Franz Josef Merkl stellte „Josef Huber“ aus „Riesdorf“ vor. Er hat tatsächlich gelebt, Name und Wohnort wurden zum Schutz der persönlichen Sphäre der Verwandten nicht im Original verwendet. Sein Schicksal ist aktenmäßig nachgewiesen: nichteheliche Geburt 1916, Vaterschaftsanerkenntnis seines Erzeugers 1917, Eheschließung der Eltern 1919, vernichtende Beurteilung durch den Dorflehrer, Unterbringung in Schweinspoint (14. Juni 1939), Todesnachricht an das Geburtsstandesamt (1940). Er tat niemandem etwas zuleide. Aber 1939 wurde "Josef" aufgegriffen, weil er in einem fremden Schuppen übernachtet hatte.
Amtsarzt beantragt die "Unfruchtbarmachung"
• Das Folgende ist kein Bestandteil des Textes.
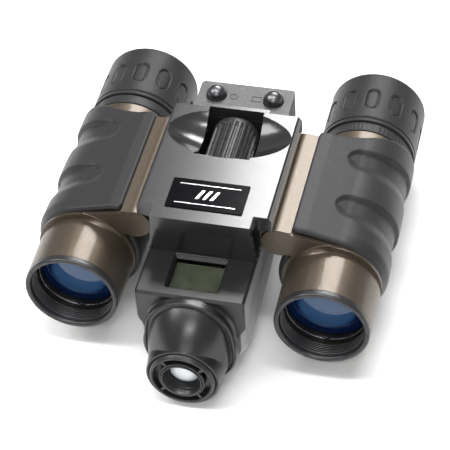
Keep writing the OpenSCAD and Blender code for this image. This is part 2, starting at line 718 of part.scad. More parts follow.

Wegen Landstreicherei und weil er möglichweise einen Brand legen könnte, beantragte der Amtsarzt die „Unfruchtbarmachung“ von „Josef“. Noch 1939 wurde "Josef" nach Schweinspoint eingewiesen. Mitte November 1940 wurden 100 Männer aus Schweinspoint nach Günzburg transportiert, darunter „Josef Huber“. Von dort ging es für 32 Männer „sonst wohin“, das heißt nach Grafeneck auf der Schwäbischen Alb. Dort wurden sie zusammen mit 42 anderen Opfern (74 war das „Fassungsvermögen“ der Gaskammer) durch Kohlenmonoxid getötet. Am 1. Dezember 1940 vermerkte der Ortspfarrer im Taufregister den Todestag.
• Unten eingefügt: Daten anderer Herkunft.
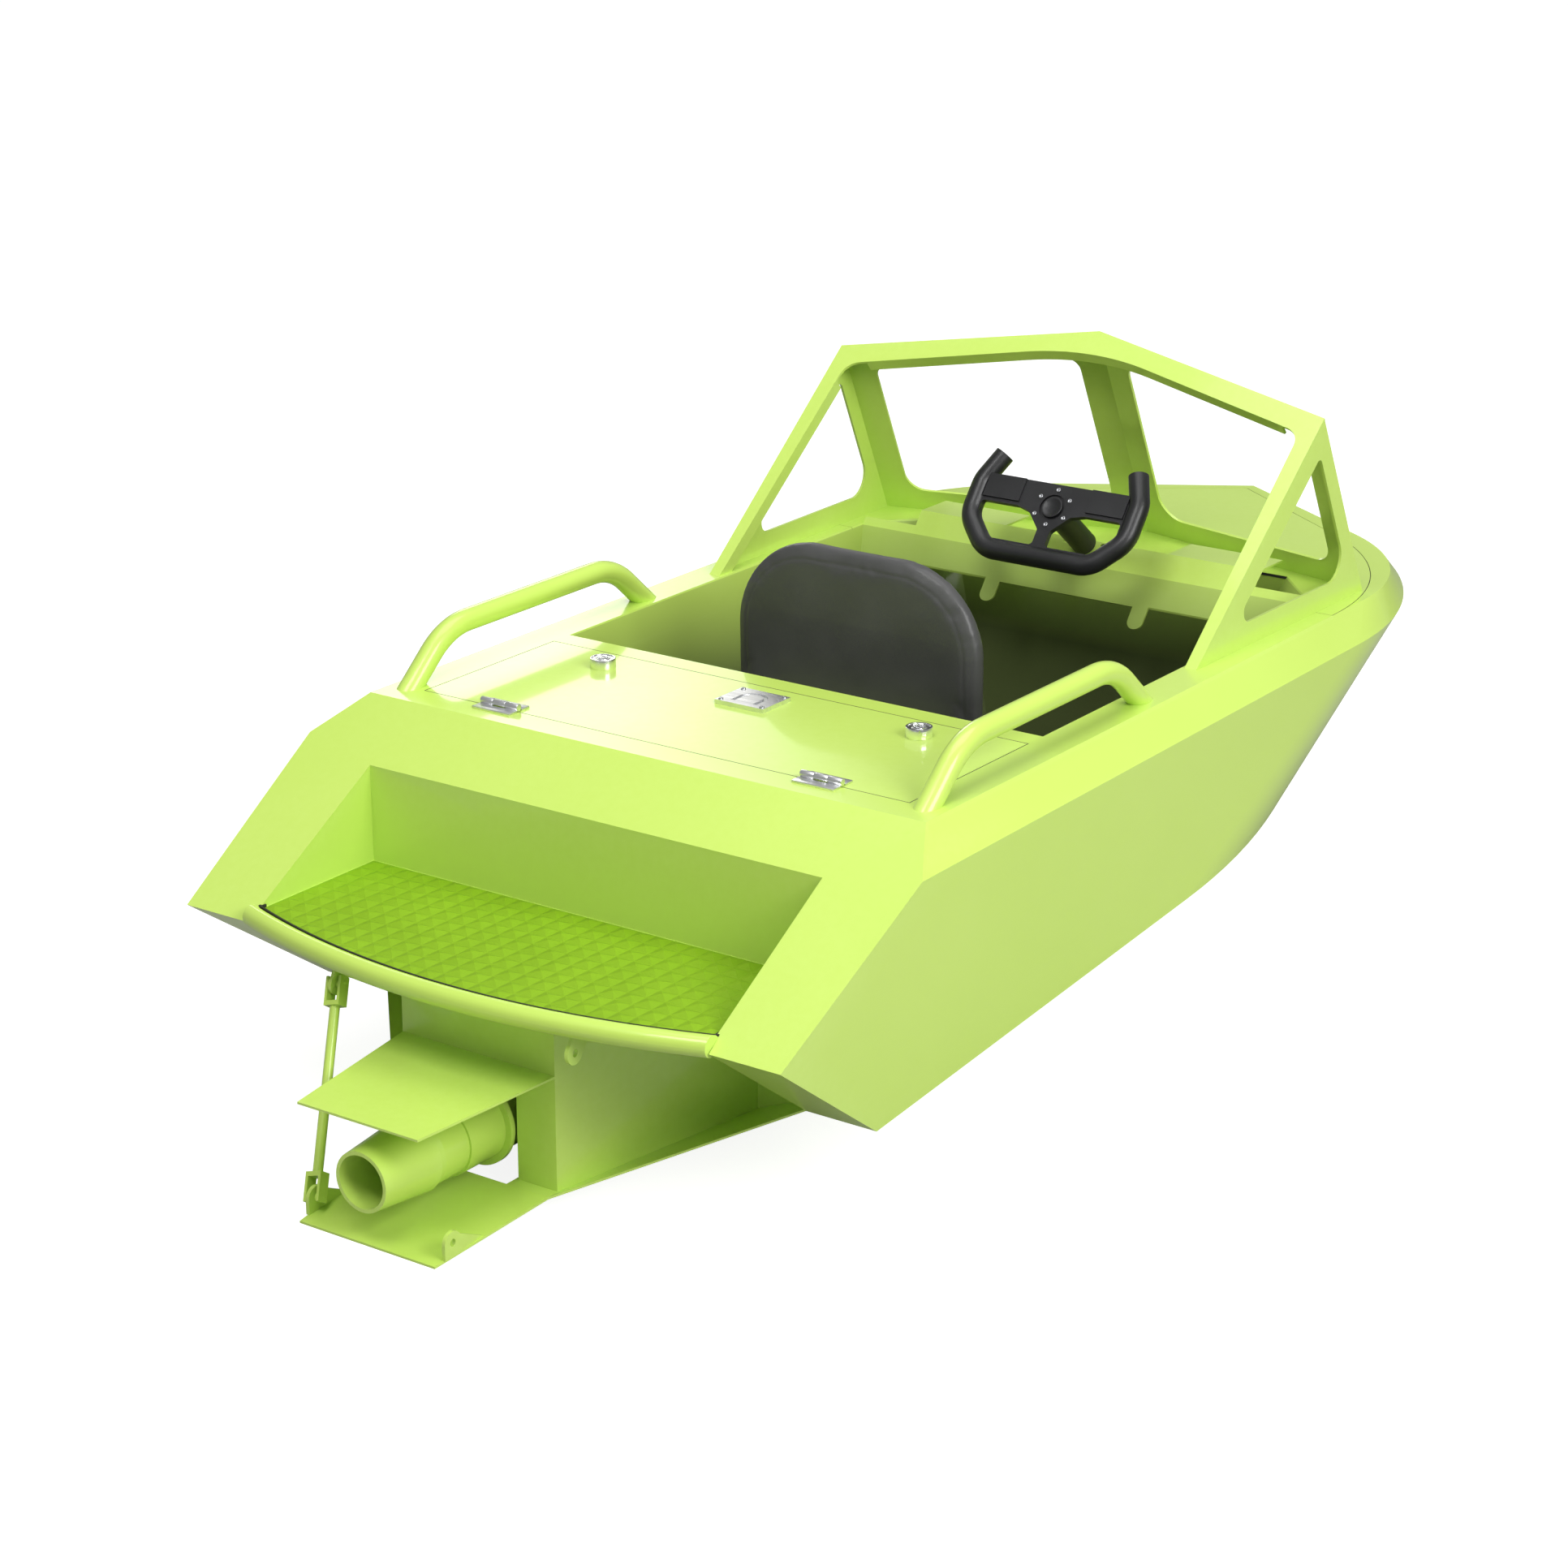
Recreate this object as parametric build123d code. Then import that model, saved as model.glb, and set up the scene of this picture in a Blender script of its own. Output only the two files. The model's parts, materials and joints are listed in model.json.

Das Ende der Aktion T4 war nicht das Ende der Massentötungen, sondern eher der Probelauf. Maßgebliche Organisatoren der Mordprozeduren wurden mit ihrem Wissen in den Osten versetzt und brachten weitere Millionen von unschuldigen Menschen um. Von wenigen Ausnahmen abgesehen, wurden sie nach dem Krieg nicht oder mit lächerlichen Strafen belegt. Jahrzehntelang lag über dem grauenhaften Geschehen ein gesellschaftliches Tabu. Mit unzähligen Einzelangaben belegten die beiden Referenten ihre Ausführungen zu dem bedrückenden Thema. Das Publikum war dankbar für die meditativen, von Helmut Scheck arrangierten Zwischenmusiken des Volksmusik-Duos Eisenschink/Gericke.